* Written task:
The listing must be reproduced in full, exactly as it stands.

* Extracted material:
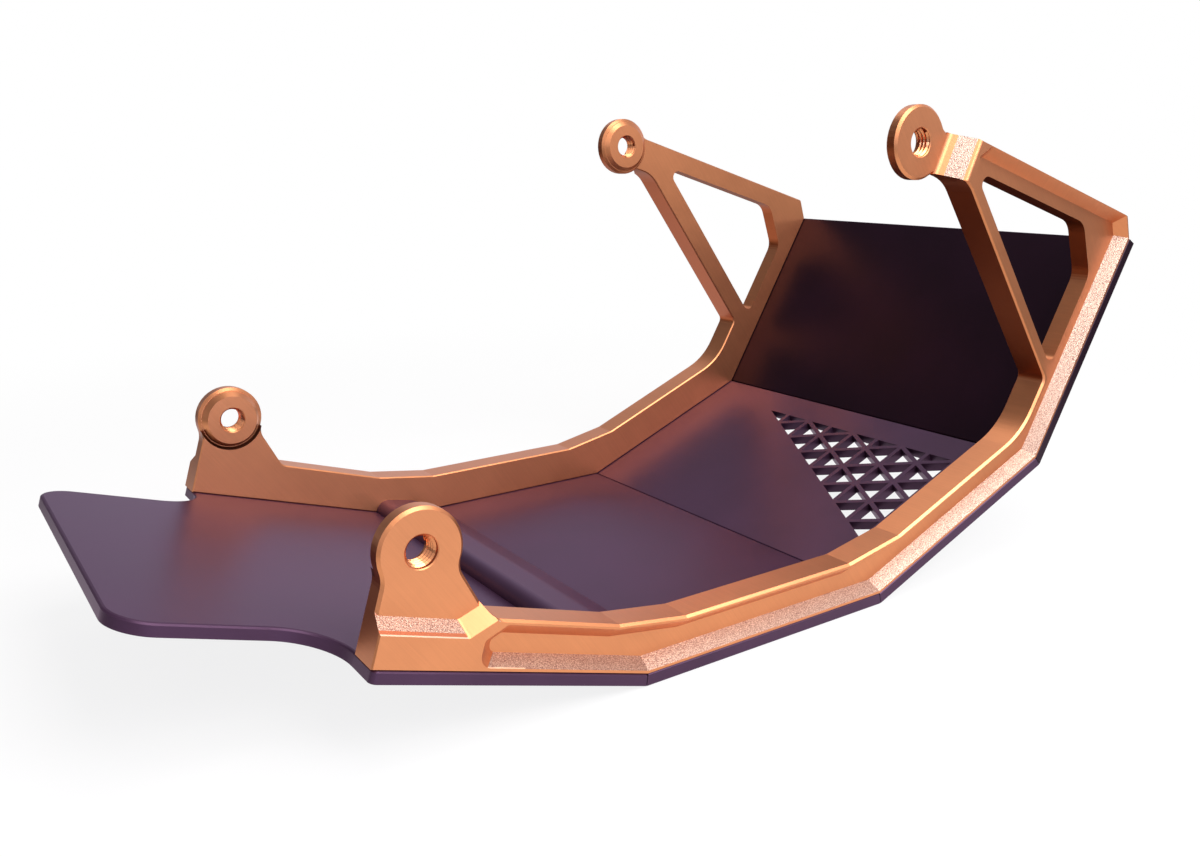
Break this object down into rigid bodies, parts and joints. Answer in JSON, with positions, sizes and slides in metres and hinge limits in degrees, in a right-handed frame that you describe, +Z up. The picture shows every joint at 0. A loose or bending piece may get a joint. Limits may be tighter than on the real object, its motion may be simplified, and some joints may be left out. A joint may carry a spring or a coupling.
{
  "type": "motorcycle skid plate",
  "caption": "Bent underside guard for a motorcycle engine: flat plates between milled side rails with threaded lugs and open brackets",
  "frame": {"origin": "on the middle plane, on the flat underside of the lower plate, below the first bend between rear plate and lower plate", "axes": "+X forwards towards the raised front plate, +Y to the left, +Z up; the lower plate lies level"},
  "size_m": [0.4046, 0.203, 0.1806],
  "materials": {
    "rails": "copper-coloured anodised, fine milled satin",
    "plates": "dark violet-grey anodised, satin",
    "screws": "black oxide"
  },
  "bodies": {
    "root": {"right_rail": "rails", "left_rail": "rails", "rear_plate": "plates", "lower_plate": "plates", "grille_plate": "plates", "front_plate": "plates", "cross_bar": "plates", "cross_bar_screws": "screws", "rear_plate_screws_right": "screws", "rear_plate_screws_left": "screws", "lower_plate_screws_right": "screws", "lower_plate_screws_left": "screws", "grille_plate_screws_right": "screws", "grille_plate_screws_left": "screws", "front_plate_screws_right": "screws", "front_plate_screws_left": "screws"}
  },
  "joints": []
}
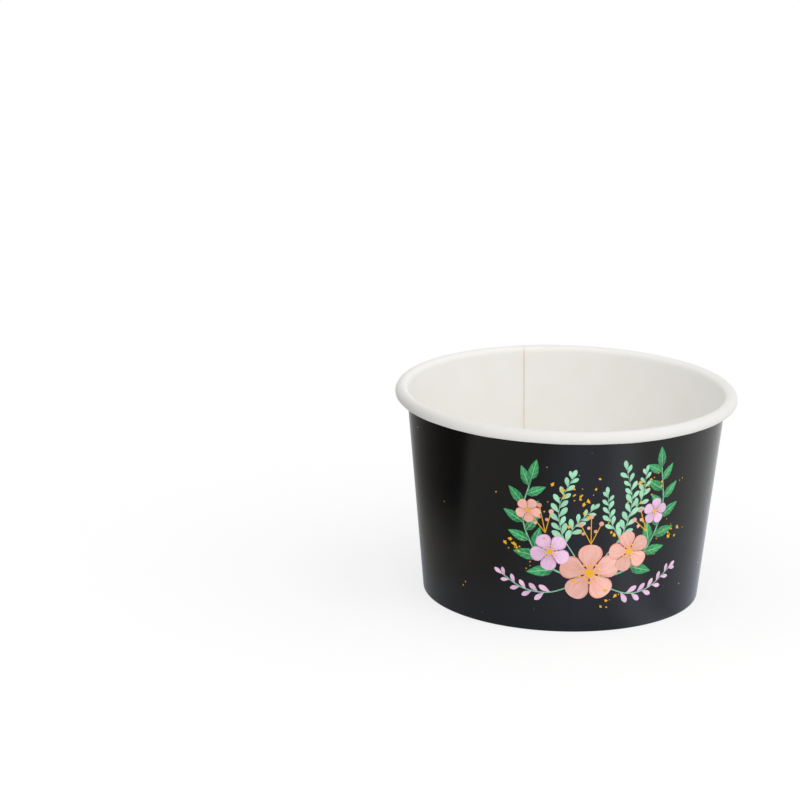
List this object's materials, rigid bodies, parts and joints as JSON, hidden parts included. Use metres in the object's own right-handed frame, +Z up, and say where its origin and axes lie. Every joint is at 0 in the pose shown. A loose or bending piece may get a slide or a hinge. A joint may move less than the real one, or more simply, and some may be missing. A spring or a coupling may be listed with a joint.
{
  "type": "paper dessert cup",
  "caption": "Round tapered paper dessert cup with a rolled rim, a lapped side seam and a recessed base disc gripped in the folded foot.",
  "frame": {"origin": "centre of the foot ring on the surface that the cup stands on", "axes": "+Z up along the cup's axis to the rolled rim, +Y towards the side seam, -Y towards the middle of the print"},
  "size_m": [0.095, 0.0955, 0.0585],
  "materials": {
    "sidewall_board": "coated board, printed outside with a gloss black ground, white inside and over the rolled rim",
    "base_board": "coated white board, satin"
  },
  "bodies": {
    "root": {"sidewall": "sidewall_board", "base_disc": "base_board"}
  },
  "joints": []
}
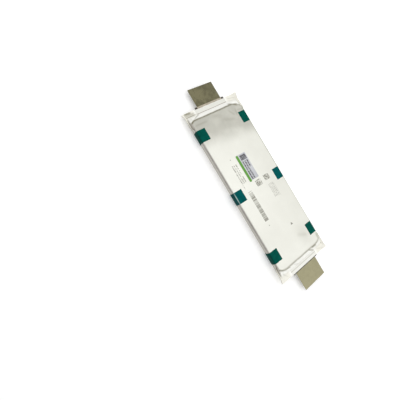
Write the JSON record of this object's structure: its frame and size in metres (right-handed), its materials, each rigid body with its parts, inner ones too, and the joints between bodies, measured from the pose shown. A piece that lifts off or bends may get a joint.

* Answer for the task:
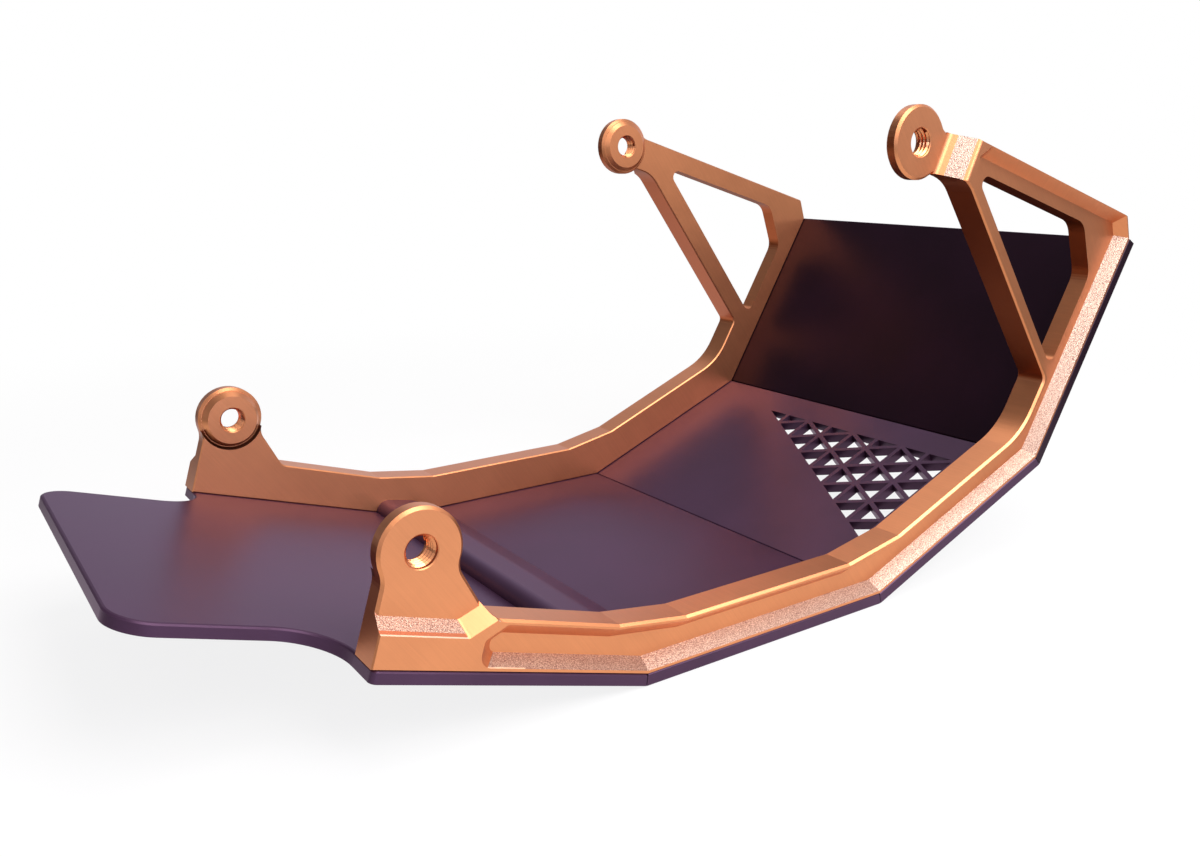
Break this object down into rigid bodies, parts and joints. Answer in JSON, with positions, sizes and slides in metres and hinge limits in degrees, in a right-handed frame that you describe, +Z up. The picture shows every joint at 0. A loose or bending piece may get a joint. Limits may be tighter than on the real object, its motion may be simplified, and some joints may be left out. A joint may carry a spring or a coupling.
{
  "type": "motorcycle skid plate",
  "caption": "Bent underside guard for a motorcycle engine: flat plates between milled side rails with threaded lugs and open brackets",
  "frame": {"origin": "on the middle plane, on the flat underside of the lower plate, below the first bend between rear plate and lower plate", "axes": "+X forwards towards the raised front plate, +Y to the left, +Z up; the lower plate lies level"},
  "size_m": [0.4046, 0.203, 0.1806],
  "materials": {
    "rails": "copper-coloured anodised, fine milled satin",
    "plates": "dark violet-grey anodised, satin",
    "screws": "black oxide"
  },
  "bodies": {
    "root": {"right_rail": "rails", "left_rail": "rails", "rear_plate": "plates", "lower_plate": "plates", "grille_plate": "plates", "front_plate": "plates", "cross_bar": "plates", "cross_bar_screws": "screws", "rear_plate_screws_right": "screws", "rear_plate_screws_left": "screws", "lower_plate_screws_right": "screws", "lower_plate_screws_left": "screws", "grille_plate_screws_right": "screws", "grille_plate_screws_left": "screws", "front_plate_screws_right": "screws", "front_plate_screws_left": "screws"}
  },
  "joints": []
}
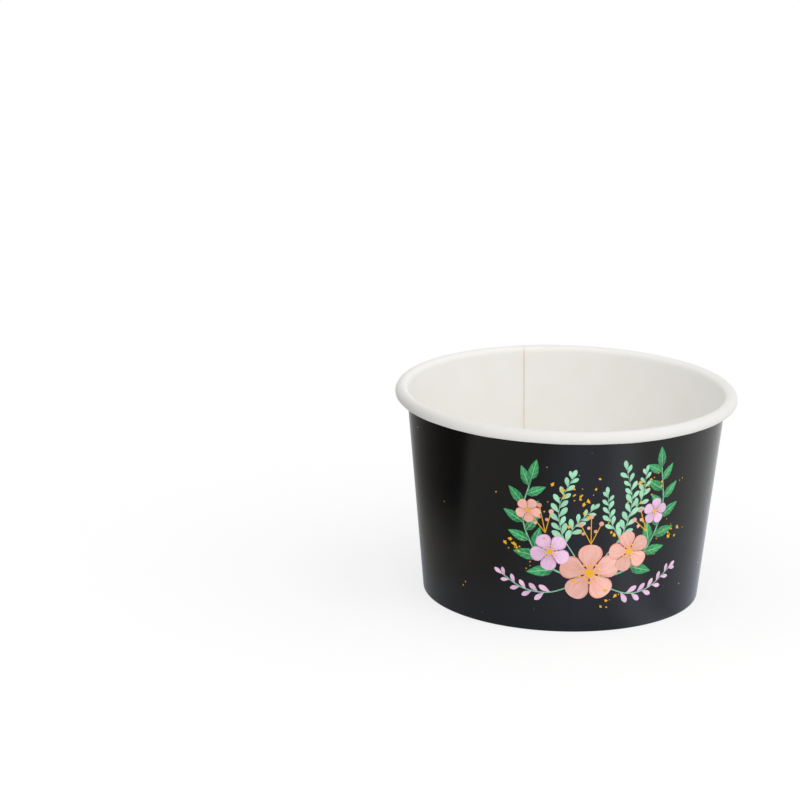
List this object's materials, rigid bodies, parts and joints as JSON, hidden parts included. Use metres in the object's own right-handed frame, +Z up, and say where its origin and axes lie. Every joint is at 0 in the pose shown. A loose or bending piece may get a slide or a hinge. A joint may move less than the real one, or more simply, and some may be missing. A spring or a coupling may be listed with a joint.
{
  "type": "paper dessert cup",
  "caption": "Round tapered paper dessert cup with a rolled rim, a lapped side seam and a recessed base disc gripped in the folded foot.",
  "frame": {"origin": "centre of the foot ring on the surface that the cup stands on", "axes": "+Z up along the cup's axis to the rolled rim, +Y towards the side seam, -Y towards the middle of the print"},
  "size_m": [0.095, 0.0955, 0.0585],
  "materials": {
    "sidewall_board": "coated board, printed outside with a gloss black ground, white inside and over the rolled rim",
    "base_board": "coated white board, satin"
  },
  "bodies": {
    "root": {"sidewall": "sidewall_board", "base_disc": "base_board"}
  },
  "joints": []
}
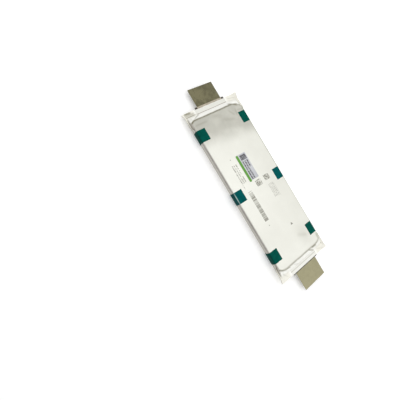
Write the JSON record of this object's structure: its frame and size in metres (right-handed), its materials, each rigid body with its parts, inner ones too, and the joints between bodies, measured from the pose shown. A piece that lifts off or bends may get a joint.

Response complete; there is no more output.